The Jets entered draft weekend holding the 19th overall pick after posting an 11-6 record in 2025. Douglas moved twice on Day One: trading down from 19 to 24 with Tennessee for an additional third-rounder, then packaging that third and a 2027 fourth to jump Philadelphia at 23 and select Alabama edge rusher Jalen Harmon. The Athletic's model assigned Harmon a 92.3 draft value score—the third-highest mark for any player selected outside the top twenty since the metric launched in 2022. Harmon logged 16.5 sacks across two collegiate seasons and tested in the 97th percentile for three-cone drill among edge defenders over 255 pounds since 2020.
The move matters because it signals the Jets are building around quarterback Aaron Rodgers' successor rather than managing his final window. Rodgers turns 43 in December and carries a $58.4M cap figure in 2027, the final year of his restructured deal. League sources expect Douglas to prioritize a first-round quarterback in the 2027 draft, which means this class—anchored by Harmon, Texas safety DeShon Williams (Round 2, pick 51), and Oregon tackle Marcus Flynn (Round 3, pick 87)—needs to contribute immediately on rookie contracts while the front office resets the salary structure. Harmon's four-year, $12.8M deal includes $7.2M guaranteed and slots him as the fourth edge rusher on the depth chart behind Haason Reddick ($22M APY) and two veterans on expiring contracts.
The Athletic's model weighted three variables: projected on-field value based on college production and athletic testing, contract efficiency relative to draft position, and positional scarcity at time of selection. Williams, the Round 2 safety, graded as the single highest-value pick in the entire draft when controlling for draft slot—a 96.1 score driven by his 23 pass breakups over three seasons at Texas and a contract value of $6.4M over four years.
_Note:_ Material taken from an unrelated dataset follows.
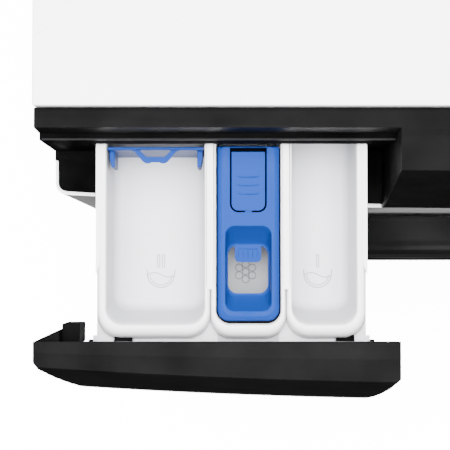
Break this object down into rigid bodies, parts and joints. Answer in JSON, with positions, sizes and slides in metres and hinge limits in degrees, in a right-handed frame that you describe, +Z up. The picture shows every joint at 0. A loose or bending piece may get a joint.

That's $1.6M per season for a player the model projects to start 38 games in his first three years. The Jets had been starting Jordan Whitehead ($14.5M APY, age 29) and rookie Qwan'tez Stiggers, who logged a 48.2 Pro Football Focus coverage grade in 2025. Williams replaces Whitehead's snaps at 44% of the cost.
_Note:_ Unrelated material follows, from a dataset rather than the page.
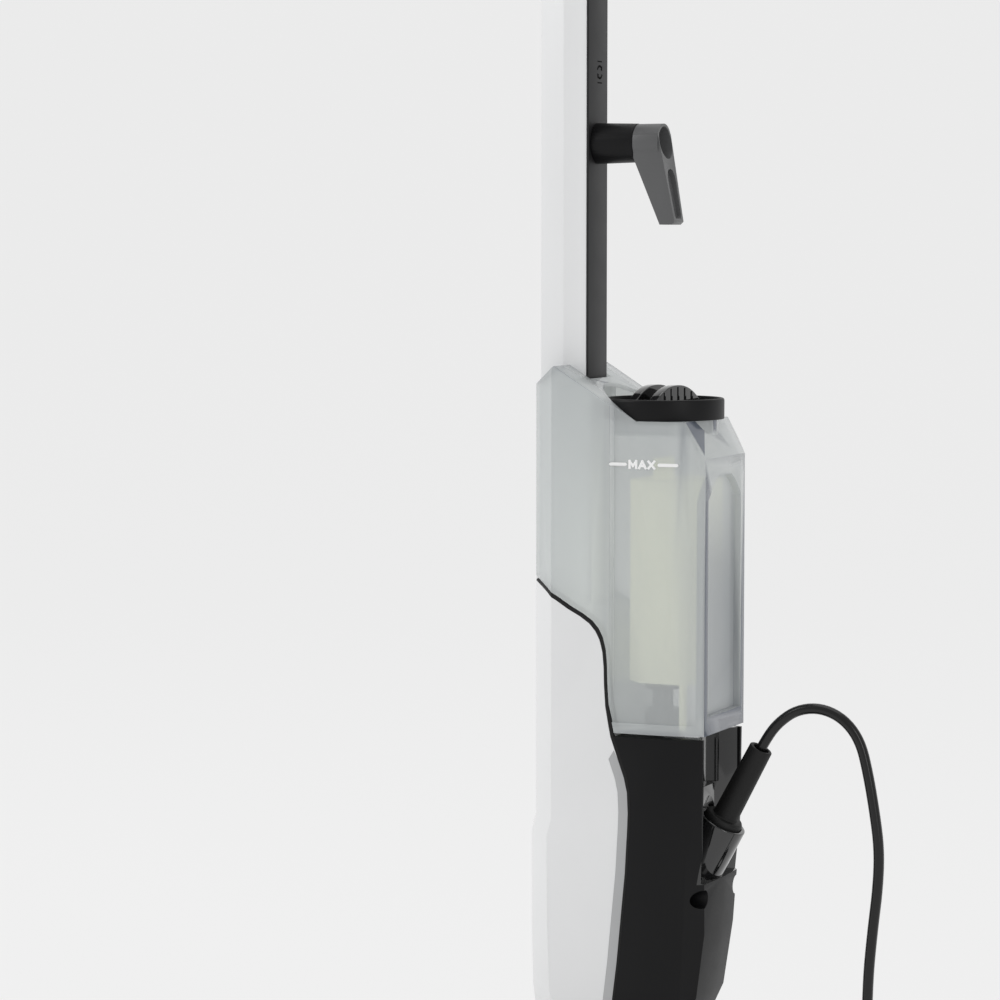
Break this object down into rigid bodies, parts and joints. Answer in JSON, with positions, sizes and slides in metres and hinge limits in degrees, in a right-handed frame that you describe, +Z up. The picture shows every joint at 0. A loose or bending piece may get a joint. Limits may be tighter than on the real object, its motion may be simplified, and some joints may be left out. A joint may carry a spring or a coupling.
{
  "type": "steam mop",
  "caption": "Upright steam mop with floor nozzle, two-axis swivel, lift-off water tank, cord hooks and a trigger handle.",
  "frame": {"origin": "on the floor, under the middle of the floor nozzle", "axes": "+Z up along the parked tube, +Y to the rear where the user stands, +X to the mop's left side"},
  "size_m": [0.314, 0.4481, 1.185],
  "materials": {
    "white_plastic": "high gloss",
    "white_paint": "satin coat on drawn aluminium",
    "silver_plastic": "satin silver",
    "black_plastic": "fine spark-eroded texture",
    "gloss_black": "polished",
    "grey_plastic": "satin",
    "rubber": "soft matt",
    "cord_black": "smooth, slightly glossy sheath",
    "microfibre": "looped microfibre pile",
    "steel": "plain",
    "aluminium": "as cast",
    "brass": "nickel-plated brass",
    "tank_clear": "translucent polypropylene, smooth",
    "cream_resin": "satin",
    "board_green": "lacquered board",
    "lamp_lens": "clear lens"
  },
  "bodies": {
    "nozzle": {"floor_cloth": "microfibre", "hook_loop_strips": "grey_plastic", "nozzle_base": "black_plastic", "steam_manifold": "black_plastic", "nozzle_cover": "black_plastic", "nozzle_screws": "steel", "pitch_pin": "steel"},
    "swivel": {"knuckle": "black_plastic", "knuckle_seals": "rubber"},
    "machine": {"swivel_yoke": "black_plastic", "roll_pin": "steel", "front_shell": "white_plastic", "trim_left": "silver_plastic", "trim_right": "silver_plastic", "shell_gasket": "rubber", "rear_housing": "black_plastic", "case_screws": "steel", "cable_inlet": "gloss_black", "gland_collar": "gloss_black", "strain_relief": "rubber", "tube": "white_paint", "rear_strip": "black_plastic", "control_cable": "cord_black", "chassis": "grey_plastic", "hook_base": "black_plastic", "hook_screw": "steel", "tank_dock": "grey_plastic", "boiler": "aluminium", "thermostat": "steel", "thermal_fuse": "steel", "water_pump": "grey_plastic", "pump_mounts": "rubber", "control_board": "board_green", "safety_valve": "brass", "intake_hose": "rubber", "pressure_hose": "rubber", "steam_pipe": "rubber", "handle_front": "white_plastic", "handle_rear": "black_plastic", "trigger_pin": "steel", "trigger_switch": "black_plastic", "ready_lamp": "lamp_lens", "upper_hook": "black_plastic", "cord_run": "cord_black", "cord_coil": "cord_black", "cord_tie": "cord_black", "cord_tail": "cord_black", "plug": "cord_black", "plug_pins": "brass"},
    "hook": {"hook_lever": "grey_plastic"},
    "tank": {"tank_body": "tank_clear", "valve_seat": "grey_plastic", "valve_spring": "steel", "scale_cartridge": "cream_resin"},
    "cap": {"cap_ring": "black_plastic", "cap_seal": "rubber", "cap_grip": "gloss_black"},
    "poppet": {"valve_poppet": "grey_plastic"},
    "trigger": {"steam_trigger": "grey_plastic"},
    "slider": {"steam_slider": "grey_plastic"}
  },
  "joints": [
    {"name": "head_pitch", "type": "hinge", "parent": "nozzle", "child": "swivel", "pos_m": [0, 0, 0.052], "axis": [-1, 0, 0], "range_deg": [0, 60]},
    {"name": "head_roll", "type": "hinge", "parent": "swivel", "child": "machine", "pos_m": [0, 0, 0.084], "axis": [0, 1, 0], "range_deg": [-30, 30]},
    {"name": "hook_turn", "type": "hinge", "parent": "machine", "child": "hook", "pos_m": [0, 0, 0.7237], "axis": [0, 1, 0], "range_deg": [0, 180]},
    {"name": "tank_lift", "type": "slide", "parent": "machine", "child": "tank", "axis": [0, 0, 1], "range_m": [0, 0.08]},
    {"name": "cap_turn", "type": "hinge", "parent": "tank", "child": "cap", "pos_m": [0, 0.028, 0.55], "axis": [0, 0, -1], "range_deg": [0, 90]},
    {"name": "poppet_lift", "type": "slide", "parent": "tank", "child": "poppet", "axis": [0, 0, 1], "range_m": [0, 0.003], "stiffness_N_per_m": 200, "deforming": ["valve_spring"]},
    {"name": "trigger_pull", "type": "hinge", "parent": "machine", "child": "trigger", "pos_m": [0, -0.02, 1.104], "axis": [-1, 0, 0], "range_deg": [0, 8], "stiffness_Nm_per_rad": 0.6},
    {"name": "steam_level", "type": "slide", "parent": "machine", "child": "slider", "axis": [0, 0, 1], "range_m": [0, 0.012]}
  ]
}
Douglas has now overseen seven drafts with the Jets, with four classes grading in the top-twelve league-wide per The Athletic's retrospective analysis. His 2023 class—headlined by tackle Paris Johnson Jr. and linebacker Trenton Simpson—currently ranks fourth in cumulative wins above replacement through two seasons. That track record has kept him insulated despite missing the playoffs in five of seven years, including a Wild Card exit in January after the Jets fell to the Bills 27-24. Owner Woody Johnson extended Douglas through 2028 last March at a reported $8M annually, making him the sixth-highest-paid general manager in the league.
Rival front offices are watching the contract efficiency angle. One AFC East executive noted that Douglas now has $41.2M in effective cap space committed to his 2024, 2025, and 2026 draft classes—19 total players under rookie deals—compared to the division average of $51.8M for similar player counts. That gap funds veteran additions or creates trade capital when the quarterback reset arrives. The Jets' 2027 draft capital currently includes two first-rounders (their own and a conditional pick from the Broncos tied to Russell Wilson's retirement), three thirds, and two fourths. If Douglas moves up for a quarterback, he'll need the depth pieces from this class to offset the pick costs.
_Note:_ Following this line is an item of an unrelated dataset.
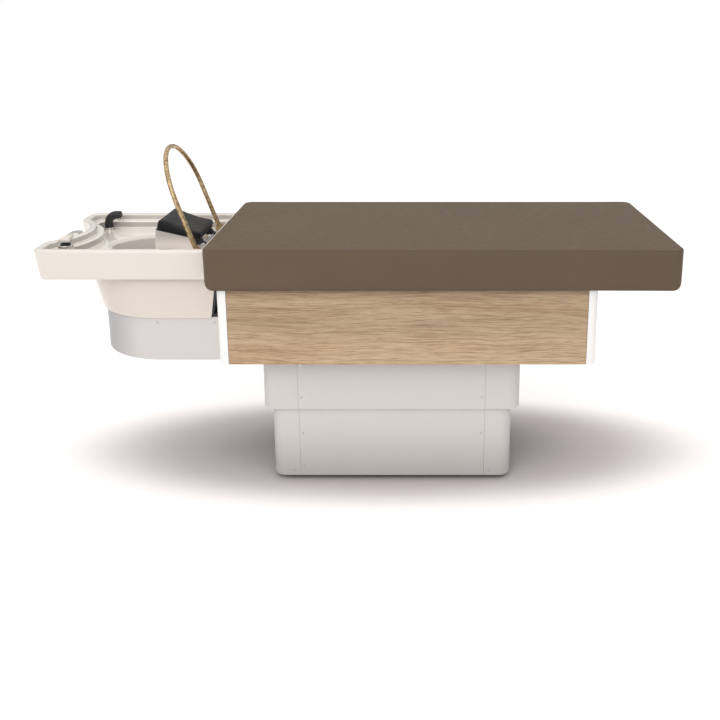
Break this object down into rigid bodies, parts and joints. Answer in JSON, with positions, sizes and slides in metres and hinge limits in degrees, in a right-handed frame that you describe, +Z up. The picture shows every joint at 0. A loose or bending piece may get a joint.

The Jets open training camp on July 22 in Florham Park. Harmon's first padded practice opposite left tackle Mekhi Becton—who's rehabbing a minor knee scope—will clarify whether the rookie can push for immediate rotational snaps. Williams is expected to start opposite veteran corner Sauce Gardner in sub-packages by Week 1. Flynn, the Oregon tackle, projects as the swing tackle behind Becton and right tackle Alijah Vera-Tucker, though one positional coach told reporters Flynn's length (34.5-inch arms) could force a competition at right tackle if Vera-Tucker's extension talks stall past August.
The next data point arrives in mid-August, when The Athletic publishes its retrospective analysis of how front offices performed relative to board rankings and positional value curves. If the model holds, Douglas will have converted the 19th pick and $12.8M in guaranteed money into 20.4 projected wins above replacement across three players—a conversion rate no other team matched this cycle.
The takeaway
Jets convert draft capital into **6.8** projected WAR per The Athletic's model, clearing division rivals while positioning for 2027 quarterback reset.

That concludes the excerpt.